The task: Go through the records and copy each line where the word "hinge" occurs.

Data to process:
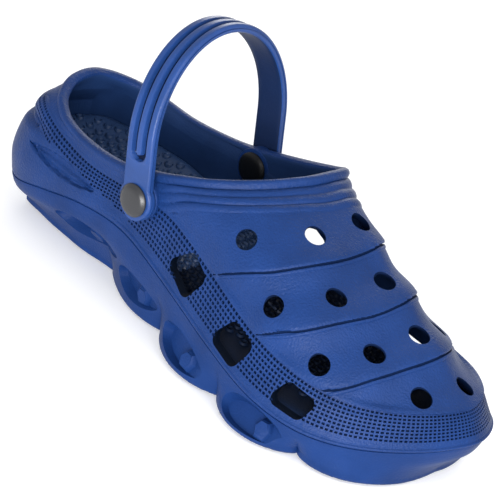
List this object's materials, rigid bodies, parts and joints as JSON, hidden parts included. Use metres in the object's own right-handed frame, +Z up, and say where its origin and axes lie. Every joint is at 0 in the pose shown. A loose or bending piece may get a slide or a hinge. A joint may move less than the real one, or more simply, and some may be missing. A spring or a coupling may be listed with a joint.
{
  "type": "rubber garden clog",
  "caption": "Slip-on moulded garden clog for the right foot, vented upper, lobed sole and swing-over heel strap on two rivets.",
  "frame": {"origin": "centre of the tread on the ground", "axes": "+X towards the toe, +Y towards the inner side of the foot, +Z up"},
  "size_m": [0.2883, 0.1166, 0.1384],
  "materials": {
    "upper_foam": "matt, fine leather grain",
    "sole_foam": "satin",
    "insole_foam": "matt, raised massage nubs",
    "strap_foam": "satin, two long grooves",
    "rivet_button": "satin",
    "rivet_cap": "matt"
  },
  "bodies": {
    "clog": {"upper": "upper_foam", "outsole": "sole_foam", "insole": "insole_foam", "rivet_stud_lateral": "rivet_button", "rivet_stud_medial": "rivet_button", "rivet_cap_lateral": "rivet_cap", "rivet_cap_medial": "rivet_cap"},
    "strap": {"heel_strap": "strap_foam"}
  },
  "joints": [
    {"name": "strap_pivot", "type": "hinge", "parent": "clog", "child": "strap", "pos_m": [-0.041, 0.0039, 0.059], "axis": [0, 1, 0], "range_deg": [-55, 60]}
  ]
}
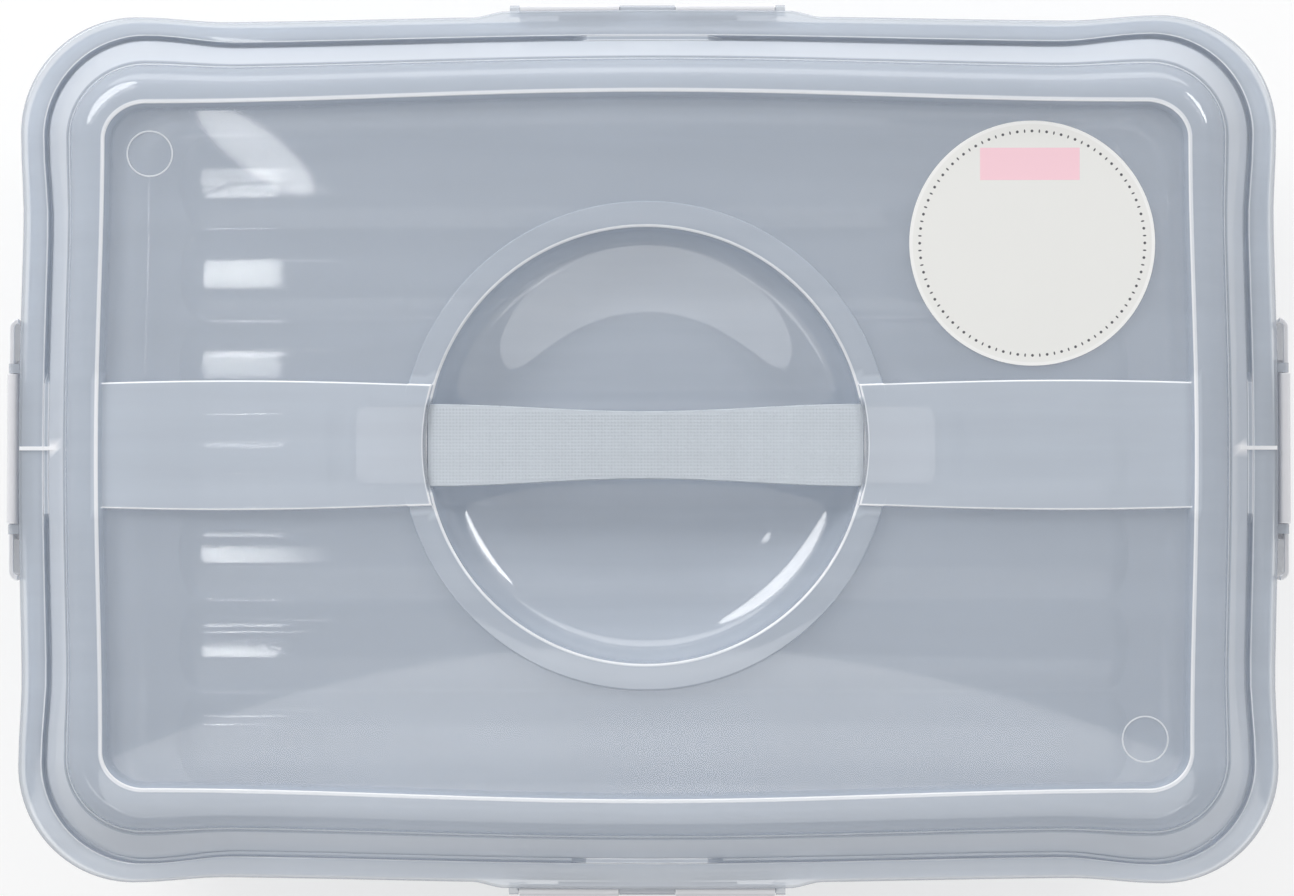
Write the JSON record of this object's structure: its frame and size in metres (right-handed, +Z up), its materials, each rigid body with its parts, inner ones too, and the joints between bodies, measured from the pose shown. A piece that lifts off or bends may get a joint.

Exercise response:
List this object's materials, rigid bodies, parts and joints as JSON, hidden parts included. Use metres in the object's own right-handed frame, +Z up, and say where its origin and axes lie. Every joint is at 0 in the pose shown. A loose or bending piece may get a slide or a hinge. A joint may move less than the real one, or more simply, and some may be missing. A spring or a coupling may be listed with a joint.
    {"name": "strap_pivot", "type": "hinge", "parent": "clog", "child": "strap", "pos_m": [-0.041, 0.0039, 0.059], "axis": [0, 1, 0], "range_deg": [-55, 60]}